Хотя ученого, конечно, волнует «выживание» предложенных им теорий, к которым, следуя эволюционной эпистемологии, возможно применить формализм естественного отбора и адаптации. Но, согласитесь, усилия самого ученого или его учеников по продвижению, отстаиванию готовой теории очень далеки от интеллектуальной деятельности, результатом которой являлась сама теория. И успеха в деле продвижения часто достигают как раз малоинтеллектуальные представители ученой среды.

Адаптация и искусственный интеллект


Резонно задать вопрос:, а необходимо ли наделять функцией адаптации искусственный интеллект? Именно «интеллект», а не автомат, робот, которым действительно необходима адаптация к различным условиям внешней среды для успешного выполнения конкретного действия. Интеллектуальность — это прежде всего способность производить новые гипотезы, теории и т.д., и в этой сфере никакая адаптация не требуется. Адаптация к чему? Конечно, можно представить обучение интеллекта — то есть процесс получения им исходных знаний — как его адаптацию к этим знаниям. Но во-первых, без этих исходных знаний ни о каком априорно существующем и впоследствии адаптирующемся интеллекте и говорить не приходится: обучение — это и есть процесс формирования интеллекта. И во-вторых, конечно, можно представить получение некоторых новых знаний как «настройку» интеллекта для работы в новой области, но эта «настройка» не является в прямом смысле адаптацией, не требует никаких ответных реакций интеллекта.
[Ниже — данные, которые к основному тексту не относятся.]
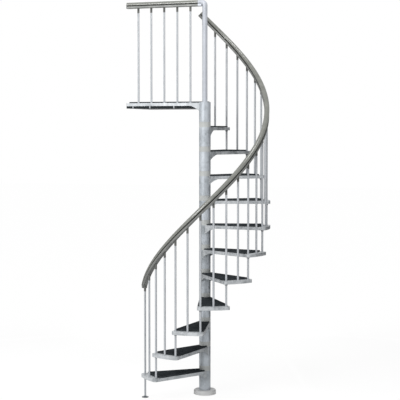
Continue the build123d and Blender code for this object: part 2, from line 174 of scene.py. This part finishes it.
def polar(distance, angle, height=0.0):
    return Vector((distance * cos(radians(angle)), distance * sin(radians(angle)), height))


def from_camera_heading(place):
    turn = Matrix.Rotation(radians(CAMERA_AZIMUTH), 3, "Z")
    return turn @ Vector(place)


def baluster_angle(index):
    return FIRST_ANGLE + index * HALF_STEP


def tread_heading(step):
    return baluster_angle(2 * step - 1)


def tread_top(step):
    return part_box(f"tread_frame_{step:02d}")[1].z


# Mesh pieces


def add_piece(name, bm, material):
    mesh = bpy.data.meshes.new(name)
    bm.to_mesh(mesh)
    bm.free()
    piece = bpy.data.objects.new(name, mesh)
    piece.data.materials.append(material)
    bpy.context.scene.collection.objects.link(piece)
    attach(piece, "root")


def add_ring(bm, centre, axis_u, axis_v, radius, sides):
    """Points on a circle round the centre, in the plane of the two axes."""
    verts = []
    for index in range(sides):
        angle = 2 * pi * index / sides
        verts.append(bm.verts.new(centre + radius * (cos(angle) * axis_u + sin(angle) * axis_v)))
    return verts


def bridge(bm, lower, upper):
    """Faces from one ring of points to the next."""
    count = len(lower)
    for index in range(count):
        after = (index + 1) % count
        bm.faces.new((lower[index], lower[after], upper[after], upper[index]))


# Weld beads


def rippled(radius, swell, along):
    """A bead's radius, at that distance along it."""
    return radius * (1 - swell + swell * abs(sin(pi * along / BEAD_RIPPLE)))


def add_bead(bm, start, end):
    """Rippled weld bead from start to end, thinner at its tips."""
    run = end - start
    axis = run.normalized()
    side = axis.orthogonal().normalized()
    other = axis.cross(side)
    count = int(run.length / BEAD_STEP)
    rings = []
    for index in range(count + 1):
        share = index / count
        taper = min(1.0, BEAD_TIP + BEAD_TAPER * min(share, 1 - share))
        radius = rippled(BEAD_RADIUS, BEAD_SWELL, share * run.length) * taper
        rings.append(add_ring(bm, start + run * share, side, other, radius, BEAD_SIDES))
    for lower, upper in zip(rings, rings[1:]):
        bridge(bm, lower, upper)
    bm.faces.new(rings[0][::-1])
    bm.faces.new(rings[-1])


def add_newel_bead(bm, level):
    """Rippled weld bead all round the newel's foot."""
    up = Vector((0, 0, 1))
    count = int(2 * pi * NEWEL_RADIUS / BEAD_STEP)
    rings = []
    for index in range(count):
        angle = 2 * pi * index / count
        outward = Vector((cos(angle), sin(angle), 0))
        radius = rippled(NEWEL_BEAD_RADIUS, NEWEL_BEAD_SWELL, angle * NEWEL_RADIUS)
        rings.append(add_ring(bm, up * level + outward * NEWEL_RADIUS, outward, up, radius, BEAD_SIDES))
    for index in range(count):
        bridge(bm, rings[index], rings[(index + 1) % count])


def side_start(near, far):
    """Where the side of a tread or of the landing meets the column."""
    run = (far - near).normalized()
    along = near.dot(run)
    miss = near.cross(run).z
    return near + run * (sqrt(SLEEVE_RADIUS**2 - miss**2) - along)


def tread_sides(heading):
    """Inner and outer end of each of a tread's two sides, seen from above."""
    turn = Matrix.Rotation(radians(heading), 3, "Z")
    sides = []
    for hand in (-1, 1):
        near = turn @ Vector((0, hand * INNER_HALF_WIDTH, 0))
        far = turn @ Vector((TREAD_REACH, hand * TREAD_HALF_WIDTH, 0))
        sides.append((near, far))
    return sides


def landing_sides():
    """Inner and outer end of the landing's rail side and of its front side."""
    angle = baluster_angle(LAST_BALUSTER)
    near = polar(INNER_HALF_WIDTH, angle - 90)
    far = polar(BALUSTER_CIRCLE, angle) + polar(EDGE_MARGIN, angle - 90)
    rail_side = (Vector((0, -EDGE_MARGIN, 0)), Vector((LANDING_END, -EDGE_MARGIN, 0)))
    return [rail_side, (near, far)]


def build_weld_beads(material):
    bm = bmesh.new()
    joints = []
    for step in range(1, TREAD_COUNT + 1):
        joints += [(side, tread_top(step)) for side in tread_sides(tread_heading(step))]
    joints += [(side, LANDING_TOP) for side in landing_sides()]
    for (near, far), top in joints:
        corner = side_start(near, far)
        corner = corner * (1 + BEAD_LIFT / corner.length)
        high = corner + Vector((0, 0, top - 2 * BEAD_RADIUS))
        low = corner + Vector((0, 0, top - FLANGE_DEPTH - GUSSET_DROP + BEAD_RADIUS))
        add_bead(bm, high, low)
    add_newel_bead(bm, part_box("newel_post")[0].z + NEWEL_BEAD_LIFT)
    for face in bm.faces:
        face.smooth = True
    add_piece("weld_beads", bm, material)


# Ribs of the rubber mats


def add_rib(bm, start, end, top):
    """One raised rib with sloping flanks, from start to end on a mat's top."""
    run = (end - start).normalized()
    across = Vector((-run.y, run.x, 0))
    low_level, high_level = Vector((0, 0, top)), Vector((0, 0, top + RIB_HEIGHT))
    rings = []
    for place, inward in ((start, run), (end, -run)):
        crest = place + inward * (RIB_WIDTH - RIB_CREST) / 2 + high_level
        points = [place + across * RIB_WIDTH / 2 + low_level]
        points += [crest + across * RIB_CREST / 2, crest - across * RIB_CREST / 2]
        points += [place - across * RIB_WIDTH / 2 + low_level]
        rings.append([bm.verts.new(point) for point in points])
    first, last = rings
    for index in range(3):
        bm.faces.new((first[index], last[index], last[index + 1], first[index + 1]))
    bm.faces.new((first[3], last[3], last[0], first[0]))
    bm.faces.new(first)
    bm.faces.new(last[::-1])


def tread_rib_run(offset):
    """Start and end of a rib at that distance from a tread's middle line."""
    slope = (TREAD_HALF_WIDTH - INNER_HALF_WIDTH) / TREAD_REACH
    inner = INNER_HALF_WIDTH - MAT_INSET * hypot(1, slope) - RIB_WIDTH
    distance = abs(offset)
    start = sqrt(max((SLEEVE_RADIUS + MAT_COLUMN_GAP) ** 2 - distance**2, 0))
    start = max(start, (distance - inner) / slope) + RIB_END_GAP
    return start, sqrt(MAT_RADIUS**2 - distance**2) - RIB_END_GAP


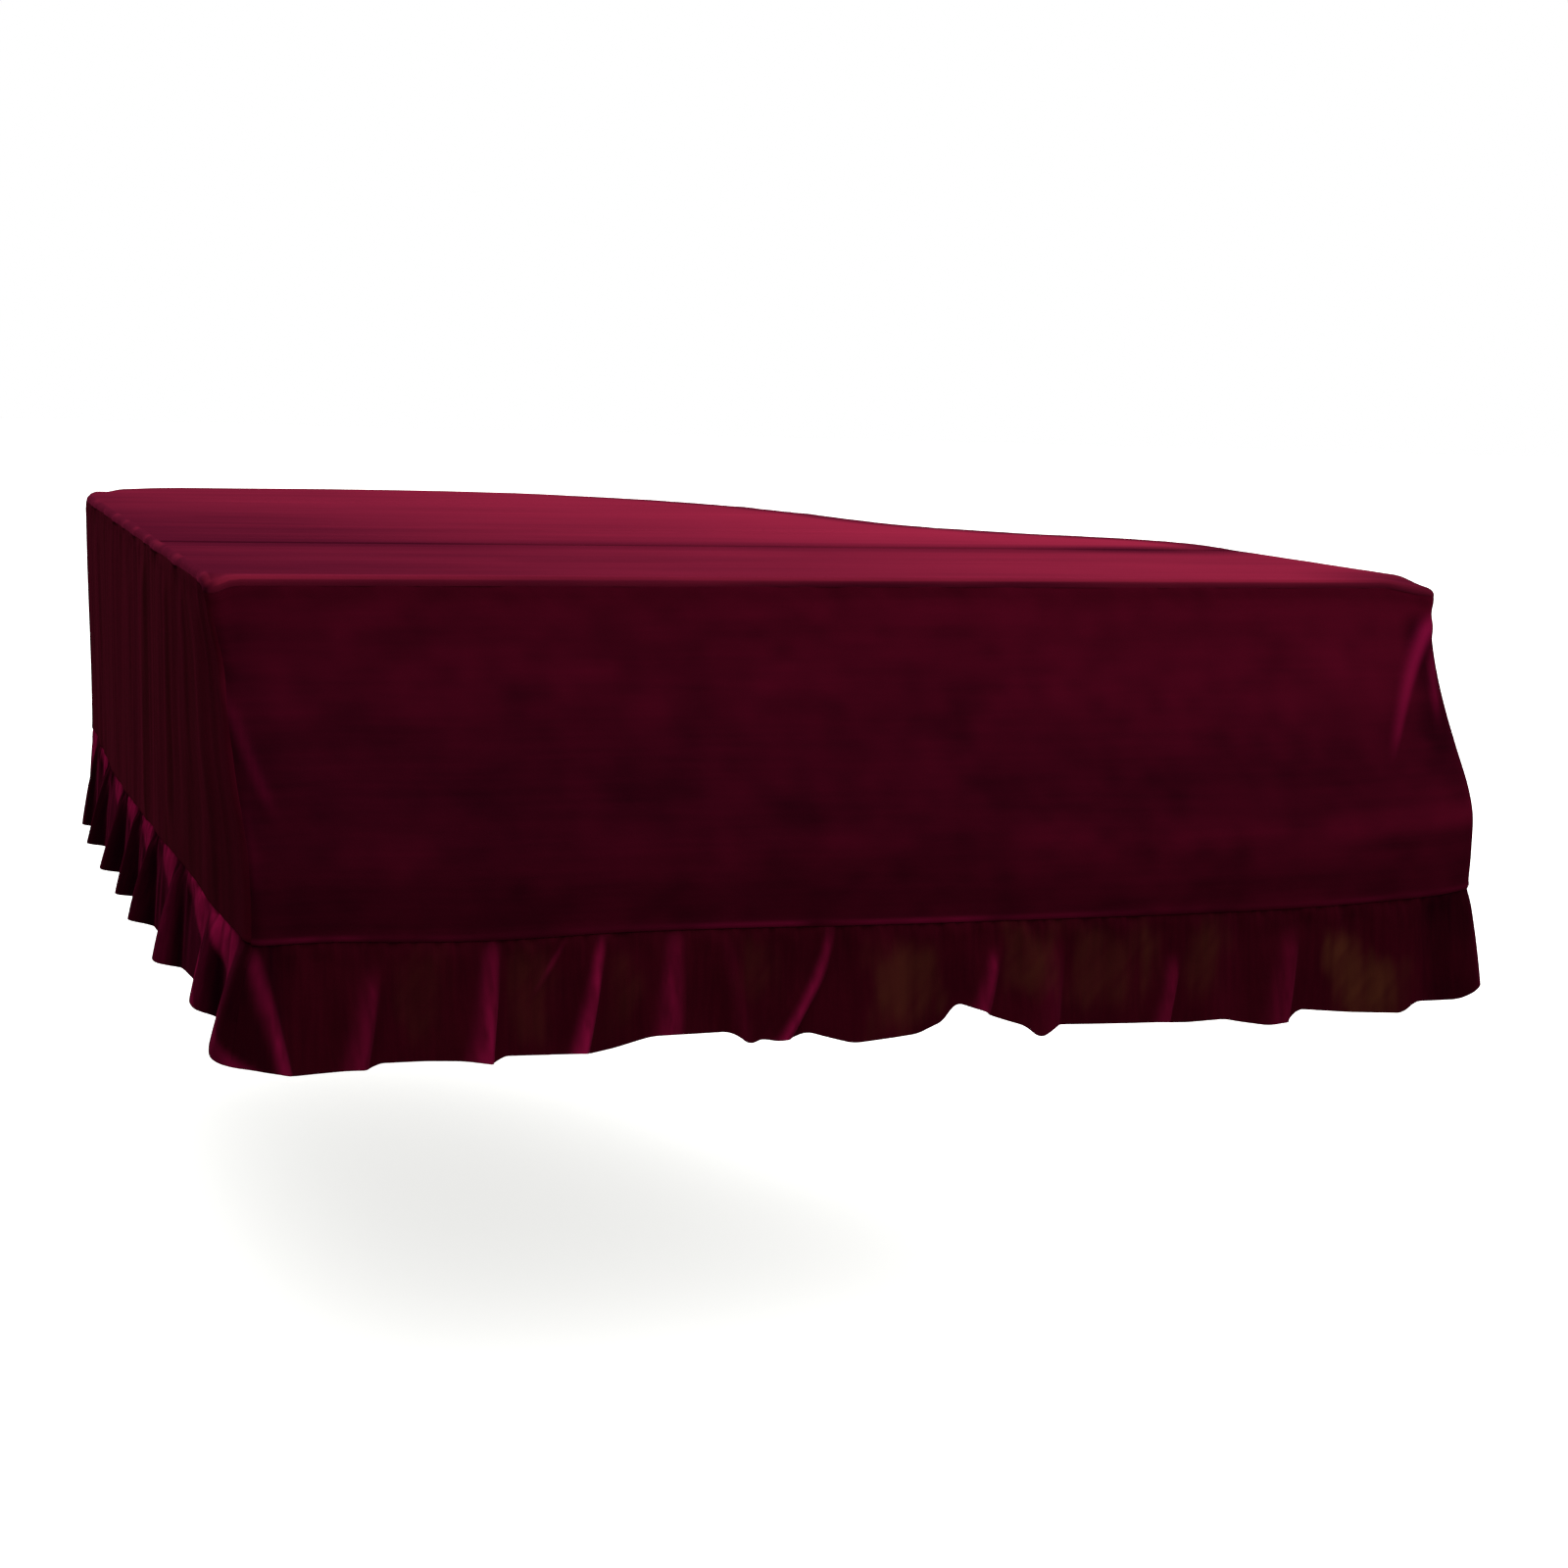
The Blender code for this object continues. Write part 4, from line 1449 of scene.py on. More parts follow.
    def build(self) -> bpy.types.Object:
        """Build the flat grid, roll its rim over the edge and finish the piece.

        Returns:
            The finished piece.
        """
        stations = self.stations()
        plan = self.flat_plan(stations)
        flat = self.drape.in_frame(plan, self.level(plan)).transpose(1, 0, 2)[::-1]
        cloth_uv = plan.transpose(1, 0, 2)[::-1]
        piece = self.lay_grid(flat, cloth_uv, {})
        self.roll_rim(piece, stations)
        self.finish_piece(piece)
        return piece

    def rim_profile(self) -> list[tuple[float, float, float]]:
        """Work out the rim's section, as rings that turn down over the edge.

        Returns:
            Each ring's spread from the flat's edge, its depth, and its share of the turn.
        """
        drape = self.drape
        turns = np.linspace(0.0, 1.0, self.roll_steps + 1)[1:]
        angles = turns * math.pi / 2
        rings = [(math.sin(a), drape.edge_radius * (1 - math.cos(a)), t) for a, t in zip(angles, turns)]
        return [*rings, (1.0, drape.edge_radius + drape.turn_down, 1.0)]

    def number_rim(self, mesh: bpy.types.Mesh, columns: int) -> int:
        """Number the flat's outer vertices in order round the outline, from its front left corner.

        Args:
            mesh: The mesh of the flat grid.
            columns: How many columns it has.

        Returns:
            How many vertices the rim has.
        """
        index = np.arange(len(mesh.vertices)).reshape(-1, columns)
        loop = [*index[0, :-1], *index[:-1, -1], *index[-1, :0:-1], *index[:0:-1, 0]]
        values = np.full(len(mesh.vertices), -1)
        values[loop] = np.arange(len(loop))
        mesh.attributes.new("station", "INT", "POINT").data.foreach_set("value", values)
        return len(loop)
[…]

Из всего сказанного можно сделать вывод: необходимо строго различать две задачи компьютерного моделирования: (1) воспроизводство действий некой системы (животного, человека), направленных на ее приспособление к окружающей среде с целью сохранения индивидуальной целостности и функциональности и не имеющих никакого отношения к интеллектуальности; и (2) генерацию новых знаний, то есть реализацию интеллектуальных процессов, результатом которых должны являться не успешные индивидуальные действия (как при адаптации), а системно значимые интеллектуальные новации.